--- START ---
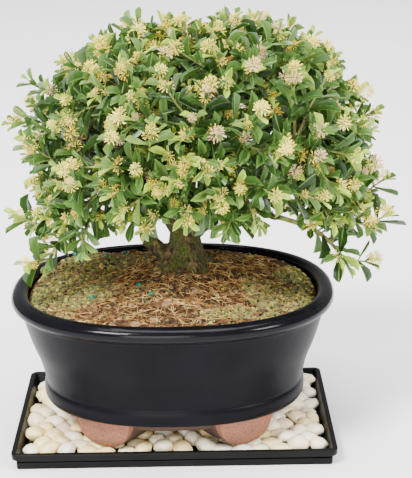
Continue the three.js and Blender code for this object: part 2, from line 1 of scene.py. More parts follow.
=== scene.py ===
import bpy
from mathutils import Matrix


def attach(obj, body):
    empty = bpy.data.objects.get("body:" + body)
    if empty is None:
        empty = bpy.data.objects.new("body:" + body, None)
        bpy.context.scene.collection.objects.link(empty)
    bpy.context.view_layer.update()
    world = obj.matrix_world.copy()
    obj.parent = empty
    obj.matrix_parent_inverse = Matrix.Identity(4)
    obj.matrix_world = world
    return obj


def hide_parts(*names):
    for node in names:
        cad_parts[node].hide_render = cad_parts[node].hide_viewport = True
--- END ---
Reproduce the complete data exactly as presented above.

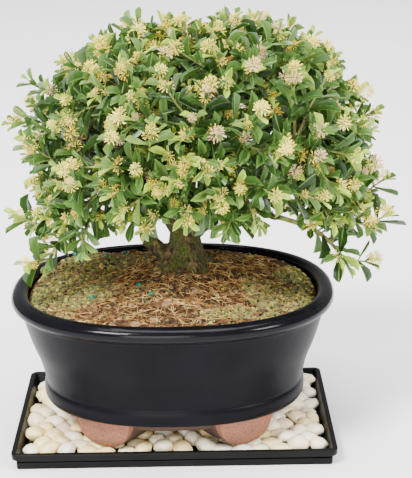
Continue the three.js and Blender code for this object: part 2, from line 1 of scene.py. More parts follow.
=== scene.py ===
import bpy
from mathutils import Matrix


def attach(obj, body):
    empty = bpy.data.objects.get("body:" + body)
    if empty is None:
        empty = bpy.data.objects.new("body:" + body, None)
        bpy.context.scene.collection.objects.link(empty)
    bpy.context.view_layer.update()
    world = obj.matrix_world.copy()
    obj.parent = empty
    obj.matrix_parent_inverse = Matrix.Identity(4)
    obj.matrix_world = world
    return obj


def hide_parts(*names):
    for node in names:
        cad_parts[node].hide_render = cad_parts[node].hide_viewport = True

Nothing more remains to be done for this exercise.